-- GIVEN EXERCISE --
Restate word for word the lines of the data below, from the first through the one that has "return node.outputs if".

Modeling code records
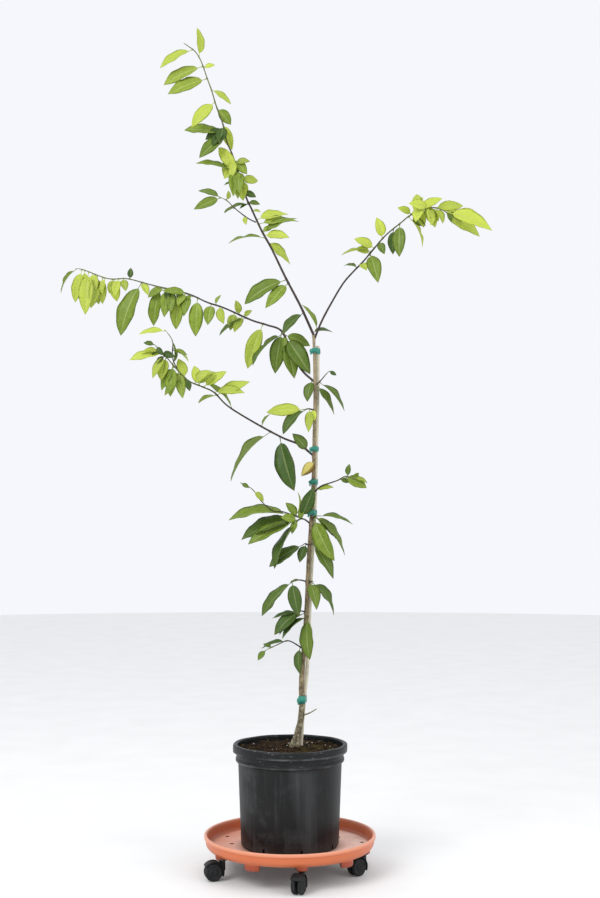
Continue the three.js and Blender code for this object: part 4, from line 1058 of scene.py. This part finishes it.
def caster_wheel():
    """Two wheel discs on their axle. Each is a turned outline of (radius, height, softening): a tread with
    rounded shoulders, a rim, a dished face and a raised hub cap."""
    inner, outer, radius = WHEEL.inner, WHEEL.outer, WHEEL.radius
    outline = [
        (0, inner, 0), (radius - 2, inner, 1.5), (radius, inner + 1.6, 1.5), (radius, outer - 2.2, 1.5),
        (radius - 1.8, outer, 1.5), (radius - 4.6, outer, 0.6), (radius - 5.6, outer - 1.3, 0.6),
        (WHEEL.cap, outer - 1.6, 0.6), (WHEEL.cap - 1, outer - 0.2, 0.8), (WHEEL.dimple, outer - 0.2, 0.4),
        (WHEEL.dimple - 0.4, outer - 1, 0.4), (0, outer - 1, 0),
    ]
    disc = turned(rounded(outline), 56)
    far = moved(tipped(disc), 0, (FORK.trail, 0, radius))
    near = moved(far, 180, (2 * FORK.trail, 0, 0))
    rod = rod_shape(0, 0, -inner - 1, inner + 1, WHEEL.axle, segments=24)
    axle = moved(tipped(rod), 0, (FORK.trail, 0, radius))
    return joined([far, near, axle])


# Finishes.


def linear(code):
    """An sRGB hex colour as linear red, green, blue and alpha."""
    channels = [int(code[i : i + 2], 16) / 255 for i in (1, 3, 5)]
    return tuple(c / 12.92 if c <= 0.04045 else ((c + 0.055) / 1.055) ** 2.4 for c in channels) + (1.0,)


def add(tree, kind, inputs=(), out=0, **settings):
    """Adds a node with its settings and links, and gives back one of its outputs, or all of them where out
    is None. inputs has a value or another node's output for each socket, in order or by its number or
    name."""
    node = tree.nodes.new("ShaderNode" + kind)
    for key, value in settings.items():
        setattr(node, key, value)
    for key, value in inputs.items() if isinstance(inputs, dict) else enumerate(inputs):
        if isinstance(value, bpy.types.NodeSocket):
            tree.links.new(value, node.inputs[key])
        else:
            node.inputs[key].default_value = value
    return node.outputs if out is None else node.outputs[out]


def new_material(name):
    """An empty node material, its tree and its coordinates about the pot's axis, in metres."""
    material = bpy.data.materials.new(name)
    material.use_nodes = True
    tree = material.node_tree
    tree.nodes.clear()
    own = add(tree, "TexCoord", out="Object")
    return material, tree, add(tree, "Mapping", {"Vector": own, "Location": tuple(-AXIS)})


def product(tree, masks):
    """The product of masks. A mask is an output, or an output with the range that it runs over and, where
    they aren't 0 and 1, its values at the range's two ends."""
    parts = [add(tree, "MapRange", mask) if isinstance(mask, tuple) else mask for mask in masks]
    whole = parts[0]
    for part in parts[1:]:
        whole = add(tree, "Math", [whole, part], operation="MULTIPLY")
    return whole


def layered(tree, colour, layers):
    """A colour with others laid over it in order, each as much as the product of its masks says."""
    for over, *masks in layers:
        over = linear(over) if isinstance(over, str) else over
        colour = add(tree, "Mix", {0: product(tree, masks), 6: colour, 7: over}, 2, data_type="RGBA")
    return colour


def finished(material, colour, relief=None, **settings):
    """Ends a material with its shader. relief is the height's output, its strength and its depth in metres,
    and settings are the shader's other sockets, with _ for a space in a socket's name."""
    tree = material.node_tree
    inputs = {"Base Color": colour} | {key.replace("_", " "): value for key, value in settings.items()}
    if relief:
        inputs["Normal"] = add(tree, "Bump", dict(zip(("Height", "Strength", "Distance"), relief)))
    add(tree, "OutputMaterial", [add(tree, "BsdfPrincipled", inputs)], None)
    return material


def foliage_material(name, ages, translucent, brown):
    """Custard apple leaf, grown: soft waxy blades, lime and see-through when young, dark and leathery when
    old. The eye gets a pale midrib, slanting side veins about 7 mm apart, a matt pale underside and mottled
    green."""
    material, tree, centred = new_material(name)
    (side, along, length), (age, tint, upper) = (
        add(tree, "SeparateXYZ", [add(tree, "Attribute", out="Vector", attribute_name=key)], None)
        for key in ("leaf", "tone")
    )
    across = add(tree, "Math", [side], operation="ABSOLUTE")
    mottle = add(tree, "TexNoise", {"Vector": centred, "Scale": 95, "Detail": 3})
    # Side veins are stripes in 14·length·s - 1.7·|t|, with the length in tenths of a metre, so they slant
    # towards the tip.
    run = add(tree, "Math", [along, length], operation="MULTIPLY")
    run = add(tree, "Math", [run, 14], operation="MULTIPLY")
    run = add(tree, "Math", [across, -1.7, run], operation="MULTIPLY_ADD")
    stripe = add(tree, "Math", [run, 0.5], operation="PINGPONG")
    vein = product(tree, [(stripe, 0, 0.1, 0.45, 0), (across, 0.55, 0.95, 1, 0)])
    midrib = add(tree, "MapRange", (across, 0.02, 0.11, 1, 0))
    lines = add(tree, "Math", [midrib, vein], operation="MAXIMUM")
    edge = add(tree, "MapRange", (across, 0.75, 1, 0, 0.5))
    rim = add(tree, "Math", [edge, add(tree, "MapRange", (along, 0.9, 1))], operation="ADD")
    young, mature, old = ages
    layers = [
        (mature, (age, 0, 0.45)),
        (old, (age, 0.45, 1)),
        # Pale mottling, and a darker tint of the leaf's own.
        ("#dfe27a", (mottle, 0.3, 0.7, 0, 0.3), (age, 0.2, 0.9, 1, 0.12)),
        ("#4c6626", (age, 0, 0.6, 0.12, 0.4), tint),
        # Midrib and veins, then the underside.
        ("#dce3a2", lines, (age, 0.3, 1, 0.42, 0.17)),
        ("#a9ba80", (upper, 0, 1, 0.22, 0)),
        # Dry brown at the tips and along the edges of the oldest blades.
        ("#8a6a35", rim, (age, 0.7, 1, brown, 0.7), (mottle, 0.42, 0.62)),
    ]
    if brown == 1:
        # A dying blade has withered brown along one half.
        layers.append(("#6b4314", (side, -0.1, -0.55, 0, 0.9)))
    green = layered(tree, young, layers)
    relief = add(tree, "Math", [lines, -0.7, mottle], operation="MULTIPLY_ADD")
    bump = add(tree, "Bump", {"Height": relief, "Strength": 0.5, "Distance": 0.0006})
    rough = add(tree, "MapRange", (upper, 0, 1, 0.7, 0.42))
    blade = add(tree, "BsdfPrincipled", {
        "Base Color": green, "Roughness": rough, "Normal": bump, "IOR": 1.45, "Specular IOR Level": 0.3,
    })
    glow = add(tree, "Mix", {0: 0.5, 6: green, 7: linear("#dcec38")}, 2, data_type="RGBA")
    through = add(tree, "BsdfTranslucent", {"Color": glow, "Normal": bump})
    share = add(tree, "MapRange", (age, 0, 1, translucent, translucent * 0.14))
    add(tree, "OutputMaterial", [add(tree, "MixShader", [share, blade, through])], None)
    return material


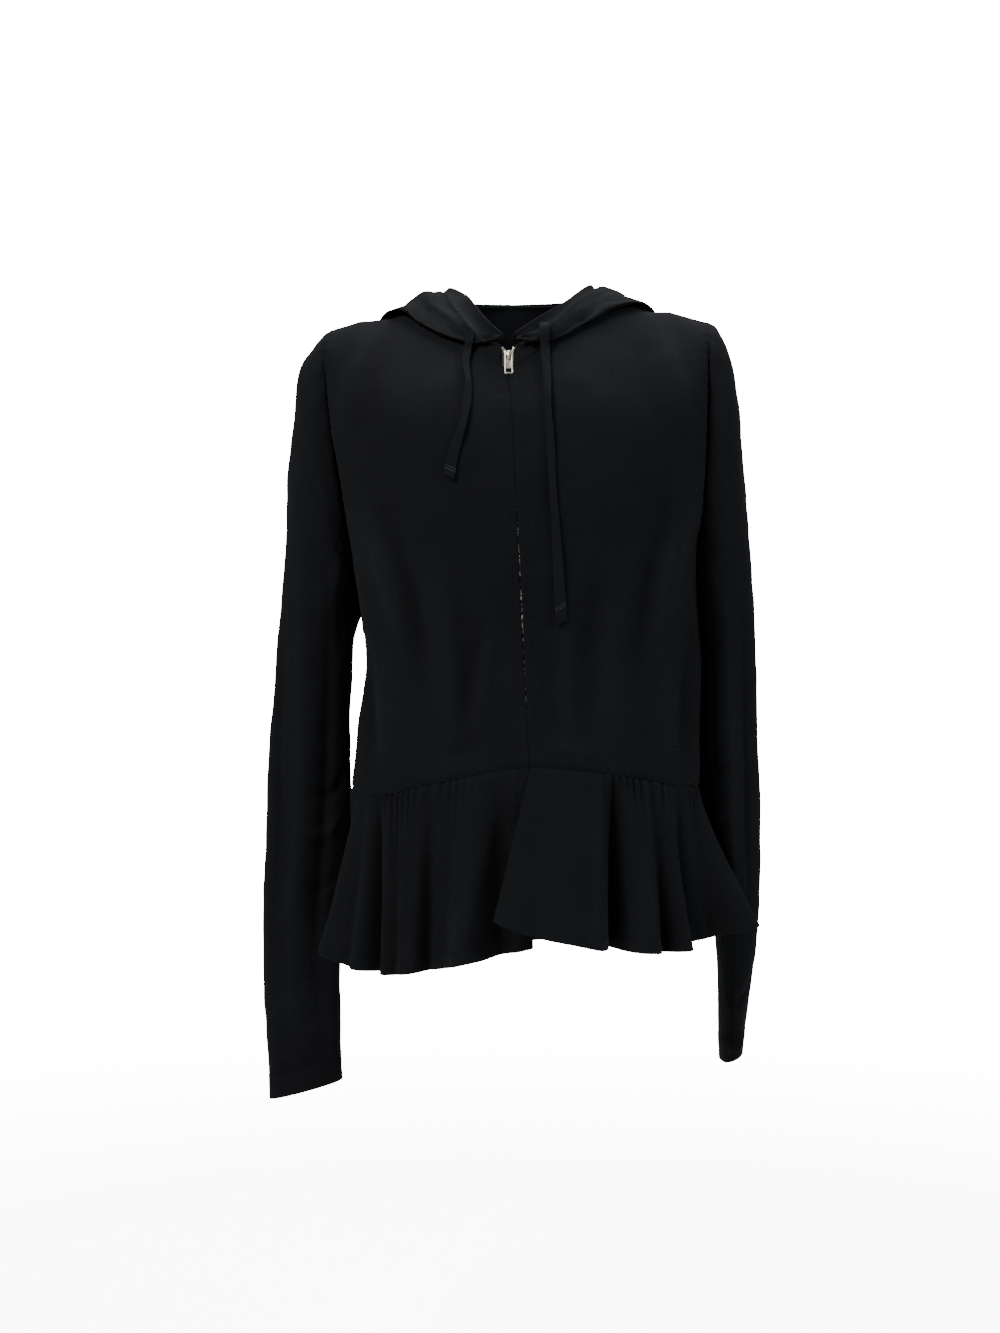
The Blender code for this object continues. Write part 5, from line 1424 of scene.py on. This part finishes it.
def bent_strip(name, path, width, thick, place):
    """A narrow strip of metal bent along a path of (y, z)."""
    stops = through(np.array([(0.0, y, z) for y, z in path]), 22)
    ways = np.gradient(stops, axis=0)
    ways /= np.linalg.norm(ways, axis=1, keepdims=True)
    up = np.cross(ways, (1.0, 0.0, 0.0))
    ring = [(math.cos(a), math.sin(a)) for a in np.linspace(0, 2 * math.pi, 12, endpoint=False)]
    points = [p + np.array((1.0, 0, 0)) * math.copysign(abs(c) ** 0.4, c) * width / 2
              + n * math.copysign(abs(s) ** 0.4, s) * thick / 2 for p, n in zip(stops, up) for c, s in ring]
    faces = [(i * 12 + j, i * 12 + (j + 1) % 12, (i + 1) * 12 + (j + 1) % 12, (i + 1) * 12 + j)
             for i in range(len(stops) - 1) for j in range(12)]
    faces += [tuple(range(11, -1, -1)), tuple(range((len(stops) - 1) * 12, len(stops) * 12))]
    mesh = bpy.data.meshes.new(name)
    mesh.from_pydata([tuple(p) for p in points], [], faces)
    mesh.transform(place)
    return mesh


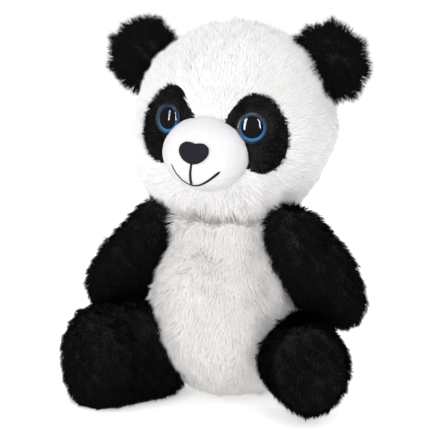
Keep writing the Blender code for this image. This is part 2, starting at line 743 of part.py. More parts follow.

-- SOLUTION FOR THIS PROBLEM --
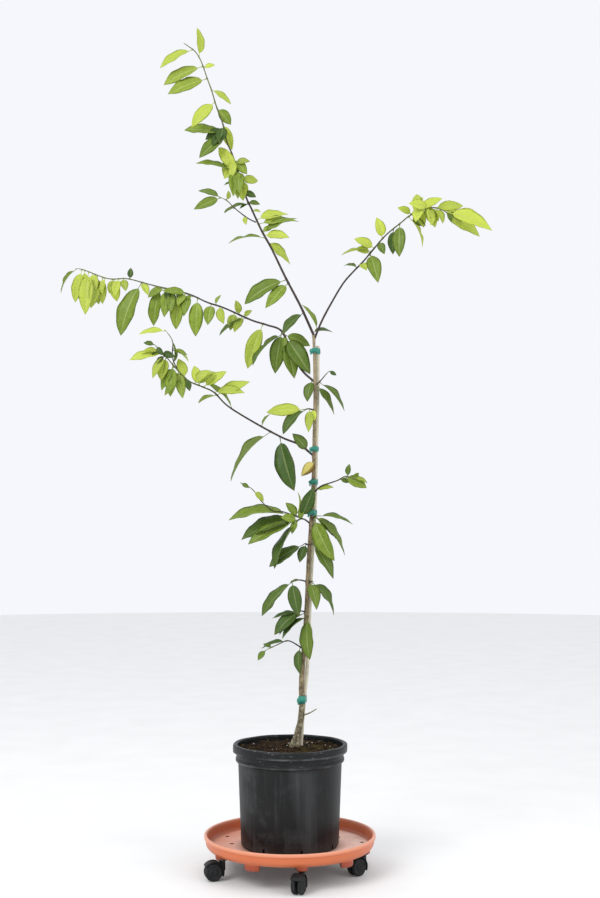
Continue the three.js and Blender code for this object: part 4, from line 1058 of scene.py. This part finishes it.
def caster_wheel():
    """Two wheel discs on their axle. Each is a turned outline of (radius, height, softening): a tread with
    rounded shoulders, a rim, a dished face and a raised hub cap."""
    inner, outer, radius = WHEEL.inner, WHEEL.outer, WHEEL.radius
    outline = [
        (0, inner, 0), (radius - 2, inner, 1.5), (radius, inner + 1.6, 1.5), (radius, outer - 2.2, 1.5),
        (radius - 1.8, outer, 1.5), (radius - 4.6, outer, 0.6), (radius - 5.6, outer - 1.3, 0.6),
        (WHEEL.cap, outer - 1.6, 0.6), (WHEEL.cap - 1, outer - 0.2, 0.8), (WHEEL.dimple, outer - 0.2, 0.4),
        (WHEEL.dimple - 0.4, outer - 1, 0.4), (0, outer - 1, 0),
    ]
    disc = turned(rounded(outline), 56)
    far = moved(tipped(disc), 0, (FORK.trail, 0, radius))
    near = moved(far, 180, (2 * FORK.trail, 0, 0))
    rod = rod_shape(0, 0, -inner - 1, inner + 1, WHEEL.axle, segments=24)
    axle = moved(tipped(rod), 0, (FORK.trail, 0, radius))
    return joined([far, near, axle])


# Finishes.


def linear(code):
    """An sRGB hex colour as linear red, green, blue and alpha."""
    channels = [int(code[i : i + 2], 16) / 255 for i in (1, 3, 5)]
    return tuple(c / 12.92 if c <= 0.04045 else ((c + 0.055) / 1.055) ** 2.4 for c in channels) + (1.0,)


def add(tree, kind, inputs=(), out=0, **settings):
    """Adds a node with its settings and links, and gives back one of its outputs, or all of them where out
    is None. inputs has a value or another node's output for each socket, in order or by its number or
    name."""
    node = tree.nodes.new("ShaderNode" + kind)
    for key, value in settings.items():
        setattr(node, key, value)
    for key, value in inputs.items() if isinstance(inputs, dict) else enumerate(inputs):
        if isinstance(value, bpy.types.NodeSocket):
            tree.links.new(value, node.inputs[key])
        else:
            node.inputs[key].default_value = value
    return node.outputs if out is None else node.outputs[out]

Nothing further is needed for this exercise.